* begin Extracted records *

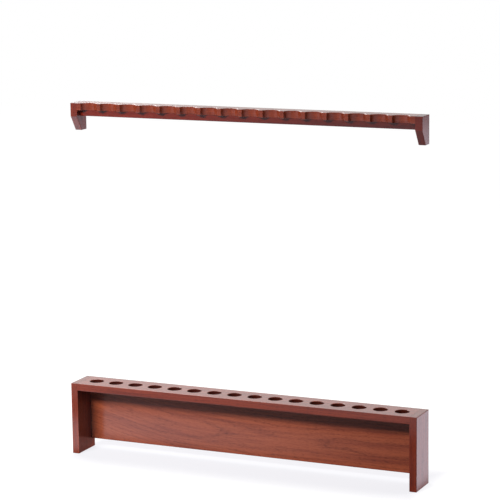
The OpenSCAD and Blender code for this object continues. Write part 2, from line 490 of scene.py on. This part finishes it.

* end Extracted records *
* begin Extracted records *

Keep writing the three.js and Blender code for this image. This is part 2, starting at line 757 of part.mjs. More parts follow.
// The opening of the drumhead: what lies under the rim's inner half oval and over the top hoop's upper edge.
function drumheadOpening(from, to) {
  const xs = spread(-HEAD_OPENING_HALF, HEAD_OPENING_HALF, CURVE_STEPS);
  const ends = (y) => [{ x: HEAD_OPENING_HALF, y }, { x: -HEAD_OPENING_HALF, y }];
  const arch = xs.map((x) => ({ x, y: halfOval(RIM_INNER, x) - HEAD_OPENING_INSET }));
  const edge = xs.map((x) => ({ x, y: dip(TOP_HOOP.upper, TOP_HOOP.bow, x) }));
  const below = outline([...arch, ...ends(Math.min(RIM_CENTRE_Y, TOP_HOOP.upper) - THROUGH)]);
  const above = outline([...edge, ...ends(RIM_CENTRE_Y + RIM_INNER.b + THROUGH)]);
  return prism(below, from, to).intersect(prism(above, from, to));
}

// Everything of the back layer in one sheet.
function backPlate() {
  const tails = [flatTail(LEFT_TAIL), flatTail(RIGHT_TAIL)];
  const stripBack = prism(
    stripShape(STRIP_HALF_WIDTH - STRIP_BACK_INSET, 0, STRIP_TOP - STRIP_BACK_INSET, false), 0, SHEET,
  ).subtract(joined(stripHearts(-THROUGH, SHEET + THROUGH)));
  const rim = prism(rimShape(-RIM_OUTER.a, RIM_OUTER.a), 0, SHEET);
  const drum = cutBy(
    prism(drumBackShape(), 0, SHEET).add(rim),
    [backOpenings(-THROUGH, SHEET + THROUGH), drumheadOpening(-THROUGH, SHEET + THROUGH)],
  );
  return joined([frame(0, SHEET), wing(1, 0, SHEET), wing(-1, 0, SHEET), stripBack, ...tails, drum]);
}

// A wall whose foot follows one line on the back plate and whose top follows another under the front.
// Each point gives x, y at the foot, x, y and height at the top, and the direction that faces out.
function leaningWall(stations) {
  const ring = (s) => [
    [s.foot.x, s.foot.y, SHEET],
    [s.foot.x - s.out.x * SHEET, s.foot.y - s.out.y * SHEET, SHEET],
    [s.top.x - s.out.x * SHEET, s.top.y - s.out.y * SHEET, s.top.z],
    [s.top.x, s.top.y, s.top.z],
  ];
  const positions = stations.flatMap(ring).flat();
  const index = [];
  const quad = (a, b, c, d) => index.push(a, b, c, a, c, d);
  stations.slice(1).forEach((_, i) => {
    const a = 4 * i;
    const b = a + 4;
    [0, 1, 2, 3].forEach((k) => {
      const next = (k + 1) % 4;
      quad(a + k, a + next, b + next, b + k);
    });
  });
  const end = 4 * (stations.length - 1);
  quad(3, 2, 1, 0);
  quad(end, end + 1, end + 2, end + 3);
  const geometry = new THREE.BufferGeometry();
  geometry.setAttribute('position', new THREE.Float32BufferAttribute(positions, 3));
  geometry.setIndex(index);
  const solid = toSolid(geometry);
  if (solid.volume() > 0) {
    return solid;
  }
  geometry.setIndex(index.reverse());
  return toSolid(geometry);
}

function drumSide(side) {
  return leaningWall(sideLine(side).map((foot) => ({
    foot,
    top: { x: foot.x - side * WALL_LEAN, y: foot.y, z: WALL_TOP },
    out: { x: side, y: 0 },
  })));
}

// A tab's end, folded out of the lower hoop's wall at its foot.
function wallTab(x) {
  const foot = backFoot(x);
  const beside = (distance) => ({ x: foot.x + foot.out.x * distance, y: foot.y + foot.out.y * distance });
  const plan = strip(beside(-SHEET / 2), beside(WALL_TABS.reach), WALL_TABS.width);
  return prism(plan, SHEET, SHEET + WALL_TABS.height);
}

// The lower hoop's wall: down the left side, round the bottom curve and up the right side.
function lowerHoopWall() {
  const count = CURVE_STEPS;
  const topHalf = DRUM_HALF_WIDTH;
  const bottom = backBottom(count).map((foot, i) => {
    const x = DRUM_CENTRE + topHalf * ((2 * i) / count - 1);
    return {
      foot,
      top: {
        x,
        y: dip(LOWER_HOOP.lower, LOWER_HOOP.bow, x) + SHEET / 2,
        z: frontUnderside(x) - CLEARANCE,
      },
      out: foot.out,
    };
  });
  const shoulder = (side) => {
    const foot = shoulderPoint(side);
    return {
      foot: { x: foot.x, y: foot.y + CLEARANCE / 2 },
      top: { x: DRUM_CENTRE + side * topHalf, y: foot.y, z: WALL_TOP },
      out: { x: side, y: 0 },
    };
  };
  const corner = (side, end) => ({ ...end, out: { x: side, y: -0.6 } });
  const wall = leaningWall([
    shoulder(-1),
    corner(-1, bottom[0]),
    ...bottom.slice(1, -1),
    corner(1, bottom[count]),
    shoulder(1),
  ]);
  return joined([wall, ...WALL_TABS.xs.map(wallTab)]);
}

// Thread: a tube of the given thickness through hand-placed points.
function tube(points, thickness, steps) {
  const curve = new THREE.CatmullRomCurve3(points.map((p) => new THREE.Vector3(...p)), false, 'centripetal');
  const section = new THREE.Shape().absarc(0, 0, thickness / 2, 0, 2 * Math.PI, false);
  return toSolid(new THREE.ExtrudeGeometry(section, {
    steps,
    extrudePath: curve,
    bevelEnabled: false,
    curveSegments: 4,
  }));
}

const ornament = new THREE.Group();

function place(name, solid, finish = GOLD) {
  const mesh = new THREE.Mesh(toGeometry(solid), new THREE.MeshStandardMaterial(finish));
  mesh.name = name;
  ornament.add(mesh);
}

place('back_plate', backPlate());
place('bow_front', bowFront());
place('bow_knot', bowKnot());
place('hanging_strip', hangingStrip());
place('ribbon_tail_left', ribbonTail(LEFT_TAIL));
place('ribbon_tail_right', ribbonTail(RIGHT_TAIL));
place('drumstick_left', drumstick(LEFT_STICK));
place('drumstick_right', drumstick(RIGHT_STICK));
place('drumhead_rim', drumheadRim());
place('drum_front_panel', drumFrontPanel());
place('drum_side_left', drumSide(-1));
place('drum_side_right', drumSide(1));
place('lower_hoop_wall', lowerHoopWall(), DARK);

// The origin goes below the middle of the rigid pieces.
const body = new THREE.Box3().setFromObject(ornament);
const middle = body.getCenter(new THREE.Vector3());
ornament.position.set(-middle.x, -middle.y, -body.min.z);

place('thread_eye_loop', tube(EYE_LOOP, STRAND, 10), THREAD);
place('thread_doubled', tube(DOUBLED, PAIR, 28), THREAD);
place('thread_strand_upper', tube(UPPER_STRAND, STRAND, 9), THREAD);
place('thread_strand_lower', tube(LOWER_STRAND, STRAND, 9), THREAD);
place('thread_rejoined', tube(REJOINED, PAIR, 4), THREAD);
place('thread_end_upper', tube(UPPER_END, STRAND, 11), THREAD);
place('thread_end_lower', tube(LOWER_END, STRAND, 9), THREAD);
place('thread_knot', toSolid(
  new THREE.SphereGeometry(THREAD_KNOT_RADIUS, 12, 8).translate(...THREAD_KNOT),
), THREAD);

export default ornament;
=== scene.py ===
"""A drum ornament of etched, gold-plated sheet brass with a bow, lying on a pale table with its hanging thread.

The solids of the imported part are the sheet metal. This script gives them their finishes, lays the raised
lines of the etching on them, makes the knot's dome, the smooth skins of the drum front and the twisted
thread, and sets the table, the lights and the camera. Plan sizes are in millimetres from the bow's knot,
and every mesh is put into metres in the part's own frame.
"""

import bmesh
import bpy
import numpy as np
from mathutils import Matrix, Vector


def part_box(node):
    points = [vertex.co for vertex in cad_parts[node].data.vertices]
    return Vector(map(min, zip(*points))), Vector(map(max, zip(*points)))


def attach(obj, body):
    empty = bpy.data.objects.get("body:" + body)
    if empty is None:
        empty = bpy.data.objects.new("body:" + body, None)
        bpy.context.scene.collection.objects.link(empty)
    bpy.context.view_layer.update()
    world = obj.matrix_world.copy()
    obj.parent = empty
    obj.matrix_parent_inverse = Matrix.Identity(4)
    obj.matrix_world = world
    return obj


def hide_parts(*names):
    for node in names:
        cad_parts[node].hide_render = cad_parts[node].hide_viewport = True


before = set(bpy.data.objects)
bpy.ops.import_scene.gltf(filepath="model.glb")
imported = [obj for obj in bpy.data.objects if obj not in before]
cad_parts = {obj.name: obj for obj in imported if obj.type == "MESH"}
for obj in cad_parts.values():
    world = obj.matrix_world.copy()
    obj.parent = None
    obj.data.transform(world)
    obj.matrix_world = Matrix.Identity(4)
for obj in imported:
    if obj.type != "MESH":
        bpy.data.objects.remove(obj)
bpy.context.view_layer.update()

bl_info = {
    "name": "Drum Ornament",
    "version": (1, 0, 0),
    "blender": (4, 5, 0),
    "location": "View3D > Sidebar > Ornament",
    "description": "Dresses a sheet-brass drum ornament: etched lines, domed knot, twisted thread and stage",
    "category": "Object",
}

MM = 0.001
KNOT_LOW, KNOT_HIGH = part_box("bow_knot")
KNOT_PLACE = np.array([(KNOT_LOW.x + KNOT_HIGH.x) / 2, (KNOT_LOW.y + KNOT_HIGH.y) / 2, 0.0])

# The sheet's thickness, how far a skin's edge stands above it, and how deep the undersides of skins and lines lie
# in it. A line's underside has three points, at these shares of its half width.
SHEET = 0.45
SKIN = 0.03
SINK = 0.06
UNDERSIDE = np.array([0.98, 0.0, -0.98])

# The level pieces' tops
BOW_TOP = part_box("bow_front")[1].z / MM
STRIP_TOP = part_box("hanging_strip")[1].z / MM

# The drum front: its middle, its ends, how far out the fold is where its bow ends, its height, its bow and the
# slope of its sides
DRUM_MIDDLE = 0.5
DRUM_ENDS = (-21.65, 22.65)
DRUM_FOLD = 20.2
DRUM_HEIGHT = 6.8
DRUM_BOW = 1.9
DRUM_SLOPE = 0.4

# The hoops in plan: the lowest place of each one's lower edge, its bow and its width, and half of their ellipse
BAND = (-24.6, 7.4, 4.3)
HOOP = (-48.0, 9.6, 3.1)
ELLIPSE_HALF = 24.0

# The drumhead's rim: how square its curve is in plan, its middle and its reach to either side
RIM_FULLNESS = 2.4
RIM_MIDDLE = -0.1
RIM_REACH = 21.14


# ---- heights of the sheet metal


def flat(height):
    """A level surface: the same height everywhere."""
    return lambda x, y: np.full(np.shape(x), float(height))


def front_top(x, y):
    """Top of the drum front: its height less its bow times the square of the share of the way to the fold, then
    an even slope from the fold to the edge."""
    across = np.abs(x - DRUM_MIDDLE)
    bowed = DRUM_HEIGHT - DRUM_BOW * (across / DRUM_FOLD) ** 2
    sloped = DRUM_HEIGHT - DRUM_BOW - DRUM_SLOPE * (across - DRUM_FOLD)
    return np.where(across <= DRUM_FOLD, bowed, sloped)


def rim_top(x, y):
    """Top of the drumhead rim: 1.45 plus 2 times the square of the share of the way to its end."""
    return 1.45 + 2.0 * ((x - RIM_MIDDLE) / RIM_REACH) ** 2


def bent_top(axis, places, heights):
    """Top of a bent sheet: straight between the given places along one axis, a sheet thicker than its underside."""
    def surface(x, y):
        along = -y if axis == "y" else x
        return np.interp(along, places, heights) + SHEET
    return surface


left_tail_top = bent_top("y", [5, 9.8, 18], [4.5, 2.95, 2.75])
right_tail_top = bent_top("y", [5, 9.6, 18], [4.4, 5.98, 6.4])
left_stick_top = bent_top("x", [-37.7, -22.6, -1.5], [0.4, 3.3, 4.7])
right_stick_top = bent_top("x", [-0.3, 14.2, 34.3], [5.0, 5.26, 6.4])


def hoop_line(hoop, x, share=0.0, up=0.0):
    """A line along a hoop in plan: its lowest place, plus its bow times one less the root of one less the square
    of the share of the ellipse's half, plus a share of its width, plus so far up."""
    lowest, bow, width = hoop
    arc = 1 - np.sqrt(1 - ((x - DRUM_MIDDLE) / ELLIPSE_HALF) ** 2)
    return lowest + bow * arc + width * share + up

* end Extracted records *
* begin Extracted records *

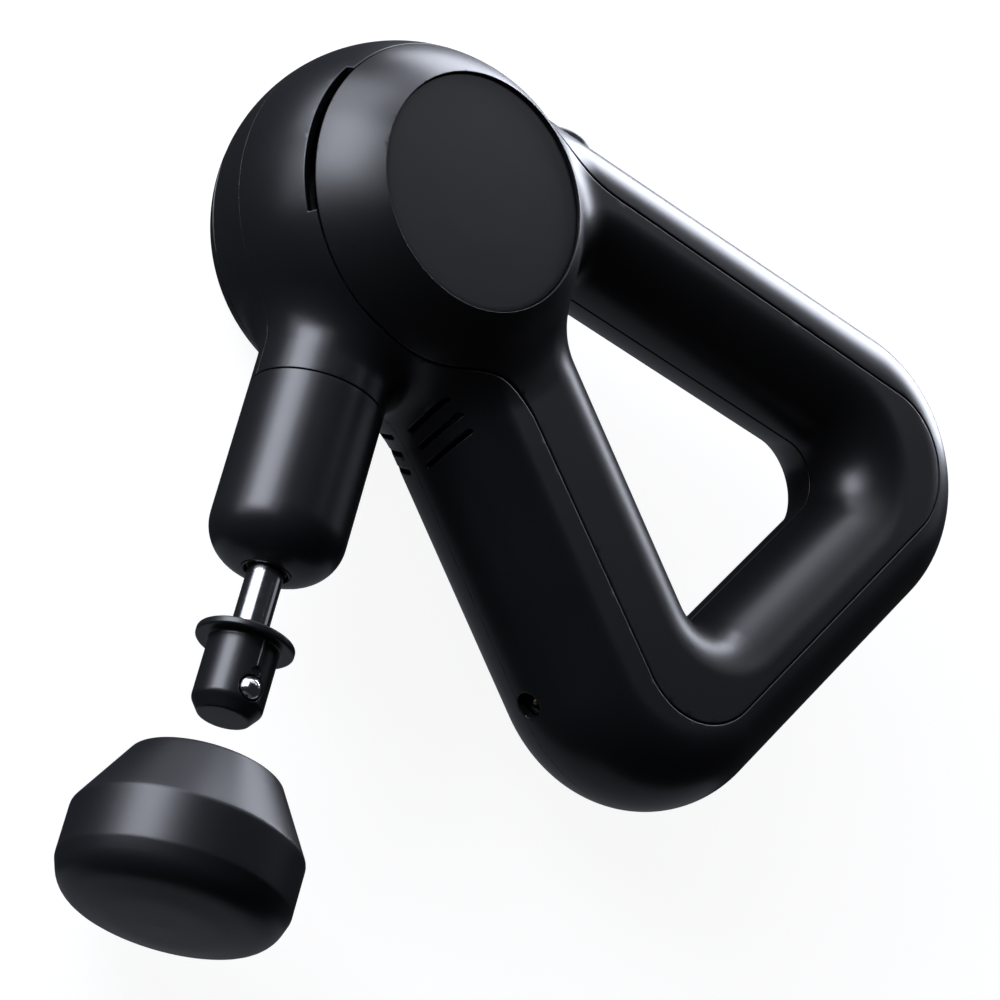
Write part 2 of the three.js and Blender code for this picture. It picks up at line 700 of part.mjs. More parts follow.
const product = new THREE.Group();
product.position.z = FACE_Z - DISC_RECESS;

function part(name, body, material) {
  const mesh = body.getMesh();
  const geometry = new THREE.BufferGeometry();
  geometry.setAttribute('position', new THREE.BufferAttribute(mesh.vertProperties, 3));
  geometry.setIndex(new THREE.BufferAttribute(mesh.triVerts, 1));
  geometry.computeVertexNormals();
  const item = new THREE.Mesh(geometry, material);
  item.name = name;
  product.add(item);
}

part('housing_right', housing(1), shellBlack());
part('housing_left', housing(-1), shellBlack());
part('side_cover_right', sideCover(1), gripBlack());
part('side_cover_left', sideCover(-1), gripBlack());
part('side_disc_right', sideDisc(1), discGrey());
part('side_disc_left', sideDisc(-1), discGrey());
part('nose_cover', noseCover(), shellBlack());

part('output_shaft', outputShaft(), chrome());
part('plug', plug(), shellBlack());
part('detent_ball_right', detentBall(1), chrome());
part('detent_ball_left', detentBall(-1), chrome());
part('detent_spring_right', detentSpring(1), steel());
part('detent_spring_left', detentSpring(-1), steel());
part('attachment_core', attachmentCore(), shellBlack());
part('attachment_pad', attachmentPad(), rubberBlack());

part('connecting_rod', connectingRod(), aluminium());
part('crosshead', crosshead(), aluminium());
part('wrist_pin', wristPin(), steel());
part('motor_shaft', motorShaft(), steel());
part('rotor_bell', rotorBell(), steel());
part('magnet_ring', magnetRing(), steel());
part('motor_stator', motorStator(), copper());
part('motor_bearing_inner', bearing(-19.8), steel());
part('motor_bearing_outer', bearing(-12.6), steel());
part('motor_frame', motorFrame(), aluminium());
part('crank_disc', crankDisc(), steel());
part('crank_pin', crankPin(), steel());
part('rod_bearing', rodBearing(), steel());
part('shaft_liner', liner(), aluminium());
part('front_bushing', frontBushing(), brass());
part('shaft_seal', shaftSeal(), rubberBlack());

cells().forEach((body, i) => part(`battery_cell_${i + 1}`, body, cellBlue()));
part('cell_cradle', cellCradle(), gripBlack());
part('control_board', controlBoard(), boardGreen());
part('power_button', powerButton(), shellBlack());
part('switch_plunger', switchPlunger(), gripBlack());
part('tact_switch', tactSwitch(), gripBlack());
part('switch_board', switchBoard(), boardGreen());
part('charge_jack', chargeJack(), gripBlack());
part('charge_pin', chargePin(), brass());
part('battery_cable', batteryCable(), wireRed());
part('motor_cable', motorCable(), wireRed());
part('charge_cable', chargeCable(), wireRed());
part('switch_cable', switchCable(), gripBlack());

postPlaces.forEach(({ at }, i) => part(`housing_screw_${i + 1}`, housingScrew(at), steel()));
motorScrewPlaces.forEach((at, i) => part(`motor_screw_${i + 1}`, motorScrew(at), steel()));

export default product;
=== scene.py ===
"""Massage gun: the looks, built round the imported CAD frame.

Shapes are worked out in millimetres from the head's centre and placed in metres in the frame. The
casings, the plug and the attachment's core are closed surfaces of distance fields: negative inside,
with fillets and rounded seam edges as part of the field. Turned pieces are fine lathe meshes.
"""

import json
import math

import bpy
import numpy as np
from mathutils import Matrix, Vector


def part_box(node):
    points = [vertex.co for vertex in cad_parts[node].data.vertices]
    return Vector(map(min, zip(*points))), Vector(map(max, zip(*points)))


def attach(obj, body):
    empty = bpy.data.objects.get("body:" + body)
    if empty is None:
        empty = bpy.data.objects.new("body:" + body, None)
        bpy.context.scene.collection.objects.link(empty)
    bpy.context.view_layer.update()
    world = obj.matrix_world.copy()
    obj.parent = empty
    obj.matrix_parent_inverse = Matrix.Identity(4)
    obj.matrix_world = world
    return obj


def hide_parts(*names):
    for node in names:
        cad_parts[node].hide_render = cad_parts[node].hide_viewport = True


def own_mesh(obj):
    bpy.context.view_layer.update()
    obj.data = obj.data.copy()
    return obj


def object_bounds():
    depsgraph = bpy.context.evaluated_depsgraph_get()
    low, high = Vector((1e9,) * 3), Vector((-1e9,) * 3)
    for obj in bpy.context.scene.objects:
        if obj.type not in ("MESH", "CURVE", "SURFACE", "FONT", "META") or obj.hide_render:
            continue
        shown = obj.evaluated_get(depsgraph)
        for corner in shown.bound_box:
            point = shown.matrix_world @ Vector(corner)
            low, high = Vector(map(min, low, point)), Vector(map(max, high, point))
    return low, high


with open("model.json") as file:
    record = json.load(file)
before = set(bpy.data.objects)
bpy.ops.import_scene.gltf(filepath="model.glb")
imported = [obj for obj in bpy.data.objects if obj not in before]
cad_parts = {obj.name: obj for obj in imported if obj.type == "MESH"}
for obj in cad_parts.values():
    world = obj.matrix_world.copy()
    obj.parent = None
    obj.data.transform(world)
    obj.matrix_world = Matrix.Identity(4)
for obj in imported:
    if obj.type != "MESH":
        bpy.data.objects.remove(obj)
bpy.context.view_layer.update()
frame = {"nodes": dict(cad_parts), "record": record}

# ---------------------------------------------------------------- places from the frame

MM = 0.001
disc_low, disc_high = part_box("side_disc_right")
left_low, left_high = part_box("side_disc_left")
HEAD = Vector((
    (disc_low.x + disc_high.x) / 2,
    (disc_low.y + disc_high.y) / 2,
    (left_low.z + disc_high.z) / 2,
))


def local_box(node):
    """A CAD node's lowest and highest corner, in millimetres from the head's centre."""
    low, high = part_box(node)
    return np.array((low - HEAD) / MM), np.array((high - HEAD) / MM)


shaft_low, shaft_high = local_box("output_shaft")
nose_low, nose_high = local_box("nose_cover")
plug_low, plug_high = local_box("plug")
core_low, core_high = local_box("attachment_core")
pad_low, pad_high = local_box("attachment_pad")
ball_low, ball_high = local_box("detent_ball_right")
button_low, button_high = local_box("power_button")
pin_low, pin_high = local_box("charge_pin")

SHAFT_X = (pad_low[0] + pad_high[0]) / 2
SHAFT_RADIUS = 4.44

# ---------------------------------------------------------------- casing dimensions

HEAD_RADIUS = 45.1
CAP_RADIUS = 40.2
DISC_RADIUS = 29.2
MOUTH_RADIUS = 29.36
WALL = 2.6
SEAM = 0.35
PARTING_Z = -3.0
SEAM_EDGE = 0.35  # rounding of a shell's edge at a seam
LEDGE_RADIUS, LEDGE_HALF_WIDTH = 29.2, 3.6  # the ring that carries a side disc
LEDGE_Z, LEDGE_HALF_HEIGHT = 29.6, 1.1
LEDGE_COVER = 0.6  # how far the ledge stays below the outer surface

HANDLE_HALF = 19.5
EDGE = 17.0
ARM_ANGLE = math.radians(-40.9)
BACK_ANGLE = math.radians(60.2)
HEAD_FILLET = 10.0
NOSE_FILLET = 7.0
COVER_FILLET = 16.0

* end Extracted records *

◆ Given exercise:
Find all lines holding the string "depsgraph" and copy them.

◆ Final result:
    depsgraph = bpy.context.evaluated_depsgraph_get()
        shown = obj.evaluated_get(depsgraph)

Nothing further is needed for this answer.